The problem is I was expecting them to green light the project.
When dealing with a company that is new to social networking they want to make sure that they are at least doing what the competition is doing. They want to know where the competition is, who they are talking to, what returns it has given to them in terms of locking down people to a product or service. The problem really boils down to what expectations were going along with the proposal, one wanted more information and they got enough to at least revisit the subject. The other problem was the expectations going into the room were on two opposite poles, one who is well versed, and the other that had already shut down the project in their own minds.
The fact that we were able to meet in the middle is the important part, and the good part.
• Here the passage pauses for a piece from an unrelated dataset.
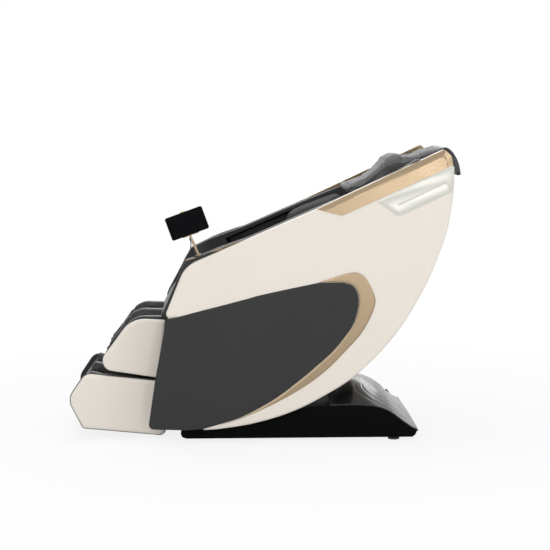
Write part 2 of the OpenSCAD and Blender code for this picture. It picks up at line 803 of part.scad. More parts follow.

Not so much a failure, but a matter of different expectations that in the longer run keeps the door open to pursuing a social networking project. While eventually the organization will make the final choice, the presentation was good enough to at least keep the door open. In the political context of an organization, being able to sway hearts and minds is important.
While I know that politics has a major influence on the role and adoption of systems, it is interesting seeing it from the outside of the actual company. The decision process for starting anything right now, even a social networking project has to show where it worked for others, what they gained, how they did it, and what the pitfalls were to cut down on the risk of failure. While I think that yesterday’s meeting was a failure, in the longer run by showing that there is a value to social networking, it might just help a company, and their customers/clients in the longer run.